Gemini, a digital asset exchange, has accused venture capital firm Digital Currency Group (DCG) of using deceptive tactics to avoid meeting its full obligations to creditors of its crypto lending subsidiary, Genesis.
This legal dispute began in July when Gemini filed a lawsuit against DCG after Genesis declared bankruptcy, leaving $735 million in assets owed to users of Gemini Earn. Gemini Earn was a program that allowed exchange customers to lend their cryptocurrencies and earn interest.
On September 13th, DCG proposed an agreement that aimed to provide unsecured creditors, including Gemini Earn users, with a significant portion of their funds. DCG claimed that the proposed transactions could offer unsecured creditors a recovery rate of 70-90%, with a substantial portion of this recovery in digital currencies. Notably, Gemini Earn users were estimated to potentially recover about 95%-110% of their claims.
However, in a recent court filing, Gemini disputed DCG’s proposed recovery rates as potentially misleading or deceptive. Gemini asserted that the actual value that Gemini Lenders would receive under the current “agreement in principle” would fall far short of the proposed recovery rates.
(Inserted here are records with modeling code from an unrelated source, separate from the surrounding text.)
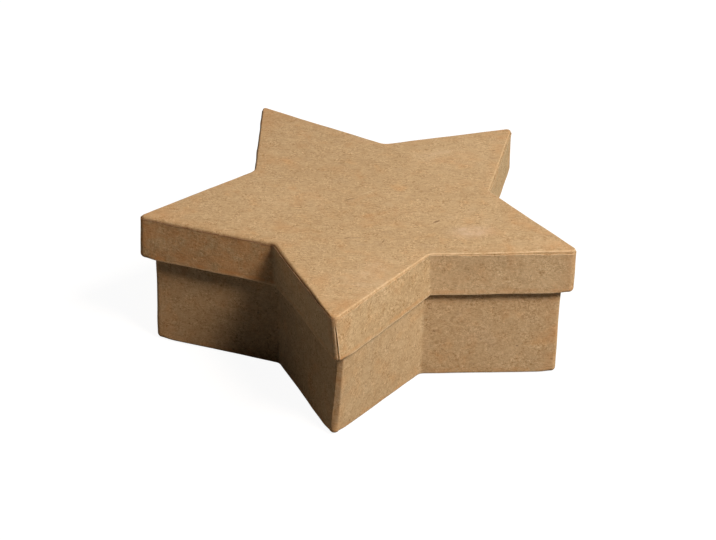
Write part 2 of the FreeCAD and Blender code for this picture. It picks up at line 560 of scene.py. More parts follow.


# Brown kraft paper: cloudy formation, mottle, fibres, bark specks, rusty and pale places, worn creases
# and cut edges that are partly painted highlight, painted shade in margins and gaps, and a redder painted
# shade laid on with the rust. Its tone is multiplied by one plus the shade, and each kind of place is a
# colour laid over that by its mask.
def kraftGroup():
    look = kraftLook
    group, into, out = newGroup(
        "kraftSheet",
        [("Vector", "Vector", None), ("Tone", "Color", None), ("Rust", "Float", 0.3),
         ("Scuff", "Float", 0.3), ("Mottle", "Float", 1.0), ("Wear_and_light", "Float", 0.0),
         ("Stain_and_shade", "Float", 0.0), ("Rust_and_shade", "Float", 0.0)],
        [("Color", "Color"), ("Height", "Float"), ("Roughness", "Float")],
    )
    where = into.outputs["Vector"]
    layer = {name: noise(group, where, *values) for name, values in look["noises"].items()}
    strands = feed(group, addNode(group, "Group", node_tree=fibres), Vector=where, Scale=1.0)
    specks = addNode(group, "Group", node_tree=flecks)
    feed(group, specks, Vector=where, Scale=look["speckScale"], Share=look["speckShare"])

    # Mask of the places where a noise lies beyond its levels
    def places(name, of=None):
        return mask(group, layer[of or name], *look["levels"][name])

    # Light and shade about 0: a noise less its middle, times an amount
    def about(name, amount):
        return times(group, minus(group, layer[name], 0.5), amount)

    crisp = plus(group, look["crispness"][0], times(group, places("crisp"), look["crispness"][1]))
    shades = {name: about(name, amount) for name, amount in look["shades"].items()}
    shade = times(group, plus(group, shades["grain"], shades["fine"]), crisp)
    shade = plus(group, shades["mottle"], shade)
    shade = plus(group, shade, times(group, strands.outputs["Light Fibre"], look["lightFibre"]))
    shade = minus(group, shade, times(group, strands.outputs["Dark Fibre"], look["darkFibre"]))
    shade = minus(group, shade, times(group, strands.outputs["Stray"], look["strayFibre"]))
    shade = plus(group, shades["cloud"], times(group, shade, into.outputs["Mottle"]))
    red, green, blue = (plus(group, 1.0, times(group, shade, part)) for part in look["shadeByChannel"])
    tint = feed(group, addNode(group, "CombineColor"), Red=red, Green=green, Blue=blue)
    color = mixColor(group, 1.0, into.outputs["Tone"], tint.outputs[0], "MULTIPLY")

    for name in ("warm", "cool"):
        inside = times(group, places(name, "hue"), look["hueStrength"])
        color = mixColor(group, inside, color, look[name], "MULTIPLY")
    # the rust places also carry a redder painted shade on one rim face
    rust_and_shade = times(group, places("rust"), into.outputs["Rust"])
    edgeRustAndShade = times(group, places("edgeRustAndShade"), into.outputs["Rust_and_shade"])
    rust_and_shade = math2(group, "ADD", rust_and_shade, edgeRustAndShade, clamp=True)
    color = mixColor(group, rust_and_shade, color, look["rust"])
    color = mixColor(group, times(group, places("pale"), into.outputs["Scuff"]), color, look["pale"])
    speckled = times(group, specks.outputs["Fleck"], look["speckStrength"])
    color = mixColor(group, speckled, color, look["speck"])

    broken = places("broken")
    # stain and painted shade, and wear and painted highlight, each broken up with the sheet
    for label, least, over in (("Stain_and_shade", "leastShadeAndStain", "shadeAndStain"), ("Wear_and_light", "leastWearAndLight", "wear_and_light")):
        kept = plus(group, look[least], times(group, broken, 1 - look[least]))
        color = mixColor(group, times(group, into.outputs[label], kept), color, look[over])

    relief = look["relief"]
    height = times(group, layer["grain"], relief["grain"])
    height = plus(group, height, times(group, layer["fine"], relief["fine"]))
    height = plus(group, height, times(group, strands.outputs["Light Fibre"], relief["fibre"]))
    height = plus(group, height, times(group, layer["mottle"], relief["mottle"]))
    rough = plus(group, look["roughness"][0], about("mottle", look["roughness"][1]))
    feed(group, out, Color=color, Height=height, Roughness=rough)
    return group


kraft = kraftGroup()


# A new material: itself, its tree, its shader and the piece's own coordinates
def newMaterial(name, specular):
    material = bpy.data.materials.new(name)
    material.use_nodes = True
    tree = material.node_tree
    shader = tree.nodes["Principled BSDF"]
    shader.inputs["Specular IOR Level"].default_value = specular
    return material, tree, shader, addNode(tree, "TexCoord").outputs["Object"]


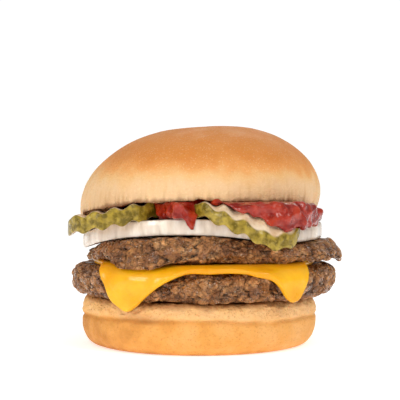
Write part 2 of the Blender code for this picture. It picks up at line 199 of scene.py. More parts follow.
def onion_top(x, y):
    """The onion's upper face, carried on past its rim as a falling parabola."""
    radius, azimuth = polar(x, y, ONION_CENTRE)
    held = np.minimum(radius, ONION_RADIUS)
    x_held, y_held = place(held, azimuth, ONION_CENTRE)
    face = upper_patty_top(x_held, y_held) + CURVED_GAP + ONION_THICKNESS
    return face - ONION_DROOP * (radius - held) ** 2


def chip_height(name, x, y):
    """Middle of a chip without its crinkle: a tilted plane, less a sag past the onion's edge.

    The sag grows with the distance squared, and faster towards the chip's right end.
    """
    centre, _, height, slope_right, slope_back, sag = CHIPS[name]
    along = x - centre[0]
    beyond = np.clip(np.hypot(x - ONION_CENTRE[0], y) - ONION_RADIUS, 0, None)
    sag = sag * (1 + CHIP_TWIST * np.clip(along, 0, None))
    return height + slope_right * along + slope_back * (y - centre[1]) - sag * beyond ** 2


def over_chips(x, y, names, clear, steepness):
    """Height that clears the chips: their tops, falling steeply away outside their outlines."""
    height = np.full(np.shape(x), -1.0)
    for name in names:
        centre, radius, *_ = CHIPS[name]
        outside = np.clip(np.hypot(x - centre[0], y - centre[1]) - radius - clear, 0, None)
        top = chip_height(name, x, y) + CHIP_THICKNESS / 2 + CHIP_WAVE_RISE + clear
        height = np.maximum(height, top - steepness * outside)
    return height


def crown_bottom(x, y):
    """The crown's cut face: it bends from its middle to its rim as the radius cubed, or clears a chip."""
    radius, azimuth = polar(x, y, CROWN_CENTRE)
    face = CROWN_MIDDLE + (crown_rim(azimuth) - CROWN_MIDDLE) * (radius / BUN_RADIUS) ** CROWN_CURL
    return np.maximum(face, over_chips(x, y, CHIPS, clear=GAP, steepness=1.6))


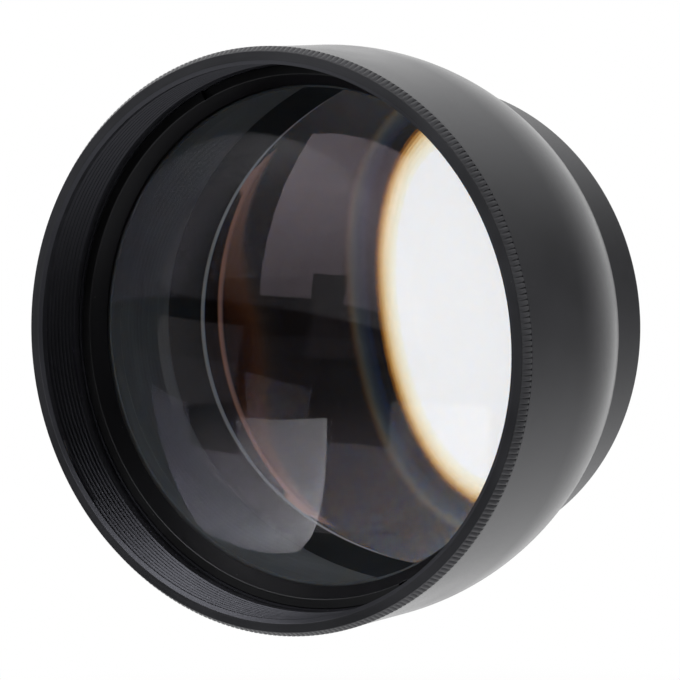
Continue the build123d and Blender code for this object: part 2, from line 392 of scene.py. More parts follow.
# Each has its colour, its roughness from smooth to rough places, and what differs
finishes = {
    "blackAnodised": dict(colour=(0.03, 0.0302, 0.036), rough=(0.17, 0.27), lines=11.0,
                          lineStrength=0.35, grain=11.0, edge=0.45, edgeLight=(0.09, 0.09, 0.095), dust=0.25,
                          specular=0.62),
    "threadBlack": dict(colour=(0.028, 0.0285, 0.033), rough=(0.33, 0.42), grainStrength=0.25, bump=0.08,
                        edge=0.05, edgeLight=(0.05, 0.05, 0.055), dust=0.1, specular=0.6,
                        tint=(0.86, 0.87, 1.0)),
    "crestBlack": dict(colour=(0.050, 0.051, 0.057), rough=(0.6, 0.75), lineStrength=0.5,
                       grainStrength=0.3, bump=0.08, edge=0.05, edgeLight=(0.08, 0.08, 0.085), specular=0.0),
    "landBlack": dict(colour=(0.0205, 0.0208, 0.024), rough=(0.3, 0.4), lineStrength=0.9,
                      grainStrength=0.25, bump=0.14, edge=0.12, edgeLight=(0.08, 0.076, 0.076), dust=0.15),
    "knurlBlack": dict(colour=(0.085, 0.085, 0.092), rough=(0.3, 0.4), lineStrength=0.5,
                       grainStrength=0.4, bump=0.14, edge=0.5, edgeLight=(0.12, 0.12, 0.125), dust=0.3),
    "retainerBlack": dict(colour=(0.005, 0.005, 0.0055), rough=(0.38, 0.50), lines=9.0, lineStrength=0.7,
                          grainStrength=0.3, bump=0.12, edge=0.1, edgeLight=(0.04, 0.04, 0.045), dust=0.25),
    "trapBlack": dict(colour=(0.050, 0.055, 0.059), rough=(0.75, 0.9), lines=4.0, lineStrength=0.8,
                      grain=9.0, bump=0.2, edge=0.2, edgeLight=(0.06, 0.06, 0.062), specular=0.05),
    "cellBlack": dict(colour=(0.008, 0.009, 0.010), rough=(0.40, 0.50), lines=6.0, grain=9.0,
                      grainStrength=0.4, edge=0.1, edgeLight=(0.03, 0.03, 0.032), specular=0.05),
    "edgeInk": dict(colour=(0.006, 0.006, 0.006), rough=(0.7, 0.8), lineStrength=0.0, grain=10.0,
                    specular=0.0),
    # bare land, lighter and blue-grey, which also paints in a highlight
    "bareEdge": dict(colour=(0.11, 0.13, 0.145), rough=(0.45, 0.6), lines=9.0, grainStrength=0.3),
    "ringBlack": dict(colour=(0.008, 0.008, 0.009), rough=(0.5, 0.65), lines=8.0, grain=9.0,
                      grainStrength=0.4, bump=0.12, edge=0.2, edgeLight=(0.03, 0.03, 0.032), dust=0.1,
                      specular=0.12),
    # painted highlight: a light grey line on the rear ring's cone
    "scribedLine": dict(colour=(0.28, 0.28, 0.30), rough=(0.45, 0.6), lines=9.0, grainStrength=0.3),
    "rimVarnish": dict(colour=(0.022, 0.013, 0.011), rough=(0.6, 0.75), lines=3.0, lineStrength=0.5,
                       grain=10.0, specular=0.0),
    # painted reflection: an orange line on the rear ring's cone
    "warmEdge": dict(colour=(0.31, 0.145, 0.10), rough=(0.5, 0.65), lines=3.0, lineStrength=0.3,
                     grain=10.0),
    "washerBlack": dict(colour=(0.012, 0.012, 0.012), rough=(0.7, 0.8), lineStrength=0.0, grain=16.0,
                        grainStrength=0.8, bump=0.2),
}


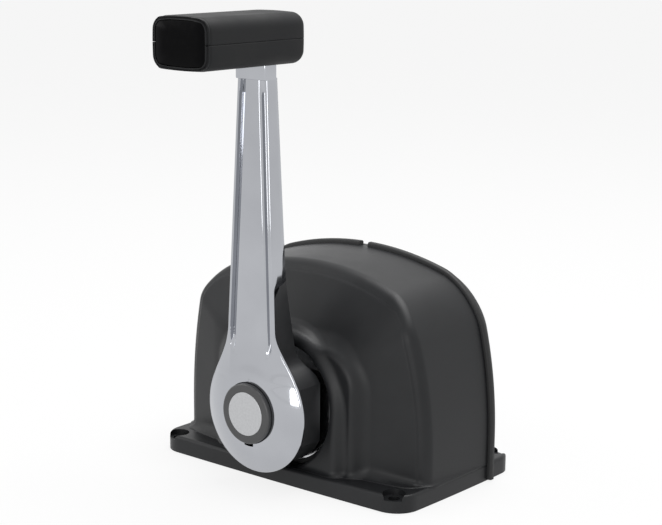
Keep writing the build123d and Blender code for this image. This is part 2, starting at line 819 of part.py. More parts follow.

Gemini contended that DCG’s proposal might shortchange Gemini lenders, allowing DCG to pay less than what it legitimately owes. Gemini accused DCG of making contrived, misleading, and inaccurate claims to evade responsibility for the harm caused to creditors, especially the Gemini Lenders. They argued that receiving a fractional share of interest and principal payments over seven years from a risky counterparty like Genesis is not at all equivalent to receiving the actual cash and digital assets owed to Gemini Lenders today.
Disclaimer: The information provided in this article is for informational purposes only and should not be construed as financial or investment advice. Cryptocurrency investments are subject to market risks, and individuals should seek professional advice before making any investment decisions.